My kids would take a bus - but we have them in before school care. So we drive them to school. You need to drive your kids to school if they participate in band (before school), chess club (before school), etc.

When I was in school there wasn’t anything going on before school opened. Few mothers worked - if they did they started after the kids left on the bus or made other arrangements (like a neighbor would watch them).

Even when I was 5 we used to make our own way to school. (From what I recall) this was a walk around the block from our house - maybe 15-20 minutes? I walked with my 18 month older brother.

When we moved house, we lived across the road, but after that we had a 30 minute cycle to school. I would have been around 10 or 11 at the time.

At highschool, yes we did take the bus (it was a rural, hilly area, cycling would have been a sweaty 45 minute affair at least) but we still had to walk to the bus stop.

When I moved to the “big city” it was a 15 miunute cycle (often in temperatures of 0-3 degrees centigrade)

My daughter, now 4.5 knows how to use a controlled intersection.
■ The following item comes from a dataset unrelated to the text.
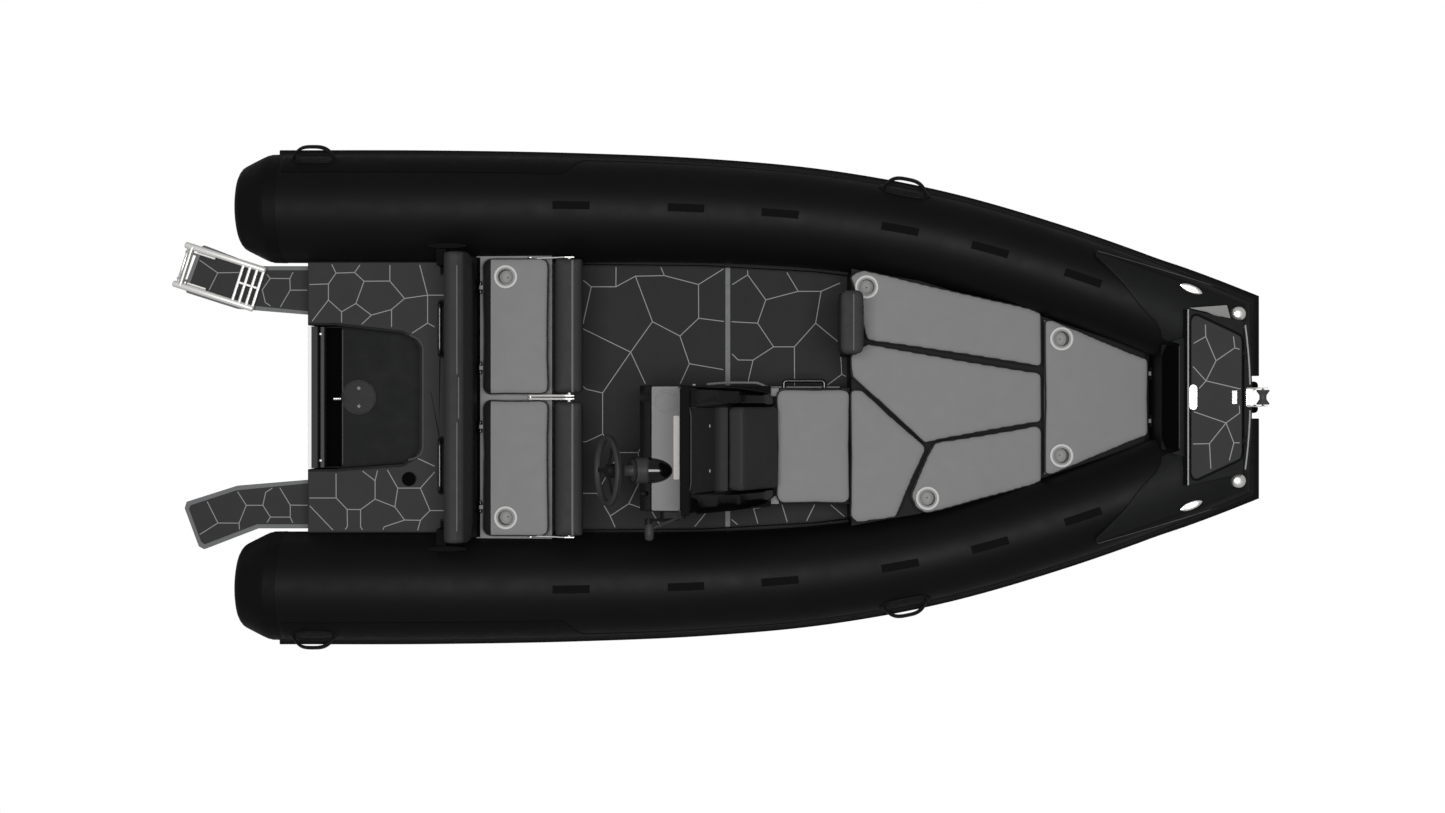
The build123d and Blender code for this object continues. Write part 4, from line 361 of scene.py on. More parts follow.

She does not yet have the situational awareness to go out and cross roads by herself, but the understanding of the rules is already there. She will start school at 6, there is NO WAY that I will walk her to school or bring her home, I am not into wiping her backside for her.

I’m 48 and walked to my grade, junior high and high schools. And all three are closed now. Either school systems have consolidated schools to achieve efficiency (by increasing class sizes), the generations following me were smaller or my influence on the schools was so malign that they had to close them upon my leaving.

Oh, another possibility is that kids today are a bunch of lazy snots. And they should get off my lawn.